• **Direction**
Go through the listing and write out all of it exactly.

********************

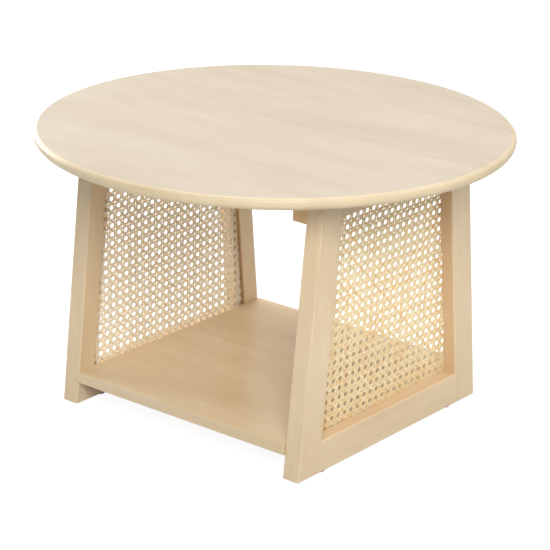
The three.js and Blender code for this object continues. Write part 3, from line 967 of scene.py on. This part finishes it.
def make_light(name, azimuth, elevation, power):
    """A large round soft light that looks at the table."""
    back = towards(math.radians(azimuth), math.radians(elevation))
    data = bpy.data.lights.new(name, "AREA")
    data.shape = "DISK"
    data.size = LIGHT_SIZE
    data.energy = power
    light = new_object(name, data)
    light.location = UP * LIGHT_AIM_HEIGHT + back * LIGHT_DISTANCE
    light.rotation_euler = back.to_track_quat("Z", "Y").to_euler()


def light_scene():
    """White all round, which is seen and reflected, and the lights, which do the lighting."""
    world = bpy.data.worlds.new("soft_white")
    bpy.context.scene.world = world
    world.use_nodes = True
    background = world.node_tree.nodes["Background"]
    background.inputs["Color"].default_value = (1, 1, 1, 1)
    background.inputs["Strength"].default_value = SKY_GLOW
    world.cycles_visibility.diffuse = False
    bpy.context.scene.view_settings.view_transform = "Standard"
    for name, settings in LIGHTS.items():
        make_light(name, *settings)


CAMERA_AZIMUTH, CAMERA_ELEVATION, CAMERA_ROLL = (math.radians(a) for a in (38.751, 19.96, 1.092))
CAMERA_DISTANCE = 3.1022
CAMERA_LENS = 147.17               # on a 36 mm sensor
CAMERA_AIM_HEIGHT = 0.2
CAMERA_AIM_SHIFT = (3.79 * MM, -13.6 * MM)   # rightwards and upwards in the view


def make_camera():
    data = bpy.data.cameras.new("camera")
    data.lens = CAMERA_LENS
    camera = new_object("camera", data)
    right = Vector((math.cos(CAMERA_AZIMUTH), math.sin(CAMERA_AZIMUTH), 0))
    back = towards(CAMERA_AZIMUTH, CAMERA_ELEVATION)
    up = back.cross(right)
    aim = UP * CAMERA_AIM_HEIGHT + right * CAMERA_AIM_SHIFT[0] + up * CAMERA_AIM_SHIFT[1]
    axes = Matrix((right, up, back)).transposed() @ Matrix.Rotation(CAMERA_ROLL, 3, "Z")
    camera.matrix_world = Matrix.Translation(aim + back * CAMERA_DISTANCE) @ axes.to_4x4()
    bpy.context.scene.camera = camera


# ---- assembly ---------------------------------------------------------------------------------
make_camera()
make_floor()
light_scene()
make_top()
make_shelf()
for side, sign in SIDES.items():
    make_frame(side, sign)
    make_cane(side)
    make_cleat(side, sign)
    for end in ENDS:
        make_bolt(side, end)
        make_washer(side, end)
        make_cam(side, end)
        make_glide(side, end)
        make_glide_nail(side, end)
    for number in SCREW_NUMBERS:
        make_screw(side, sign, number)
finish_hidden_fixings()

********************

• **Output for this exercise**
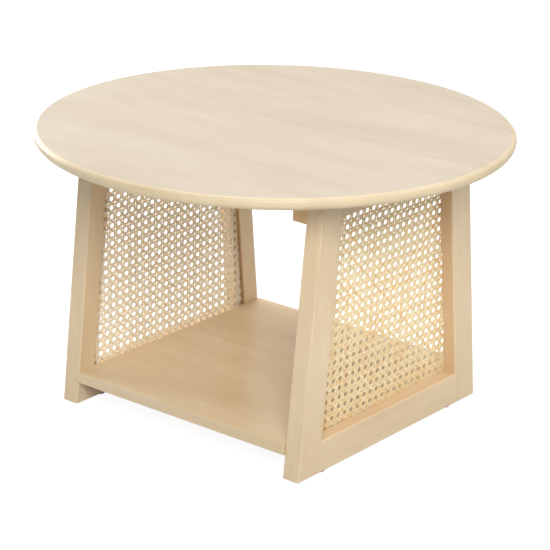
The three.js and Blender code for this object continues. Write part 3, from line 967 of scene.py on. This part finishes it.
def make_light(name, azimuth, elevation, power):
    """A large round soft light that looks at the table."""
    back = towards(math.radians(azimuth), math.radians(elevation))
    data = bpy.data.lights.new(name, "AREA")
    data.shape = "DISK"
    data.size = LIGHT_SIZE
    data.energy = power
    light = new_object(name, data)
    light.location = UP * LIGHT_AIM_HEIGHT + back * LIGHT_DISTANCE
    light.rotation_euler = back.to_track_quat("Z", "Y").to_euler()


def light_scene():
    """White all round, which is seen and reflected, and the lights, which do the lighting."""
    world = bpy.data.worlds.new("soft_white")
    bpy.context.scene.world = world
    world.use_nodes = True
    background = world.node_tree.nodes["Background"]
    background.inputs["Color"].default_value = (1, 1, 1, 1)
    background.inputs["Strength"].default_value = SKY_GLOW
    world.cycles_visibility.diffuse = False
    bpy.context.scene.view_settings.view_transform = "Standard"
    for name, settings in LIGHTS.items():
        make_light(name, *settings)


CAMERA_AZIMUTH, CAMERA_ELEVATION, CAMERA_ROLL = (math.radians(a) for a in (38.751, 19.96, 1.092))
CAMERA_DISTANCE = 3.1022
CAMERA_LENS = 147.17               # on a 36 mm sensor
CAMERA_AIM_HEIGHT = 0.2
CAMERA_AIM_SHIFT = (3.79 * MM, -13.6 * MM)   # rightwards and upwards in the view


def make_camera():
    data = bpy.data.cameras.new("camera")
    data.lens = CAMERA_LENS
    camera = new_object("camera", data)
    right = Vector((math.cos(CAMERA_AZIMUTH), math.sin(CAMERA_AZIMUTH), 0))
    back = towards(CAMERA_AZIMUTH, CAMERA_ELEVATION)
    up = back.cross(right)
    aim = UP * CAMERA_AIM_HEIGHT + right * CAMERA_AIM_SHIFT[0] + up * CAMERA_AIM_SHIFT[1]
    axes = Matrix((right, up, back)).transposed() @ Matrix.Rotation(CAMERA_ROLL, 3, "Z")
    camera.matrix_world = Matrix.Translation(aim + back * CAMERA_DISTANCE) @ axes.to_4x4()
    bpy.context.scene.camera = camera


# ---- assembly ---------------------------------------------------------------------------------
make_camera()
make_floor()
light_scene()
make_top()
make_shelf()
for side, sign in SIDES.items():
    make_frame(side, sign)
    make_cane(side)
    make_cleat(side, sign)
    for end in ENDS:
        make_bolt(side, end)
        make_washer(side, end)
        make_cam(side, end)
        make_glide(side, end)
        make_glide_nail(side, end)
    for number in SCREW_NUMBERS:
        make_screw(side, sign, number)
finish_hidden_fixings()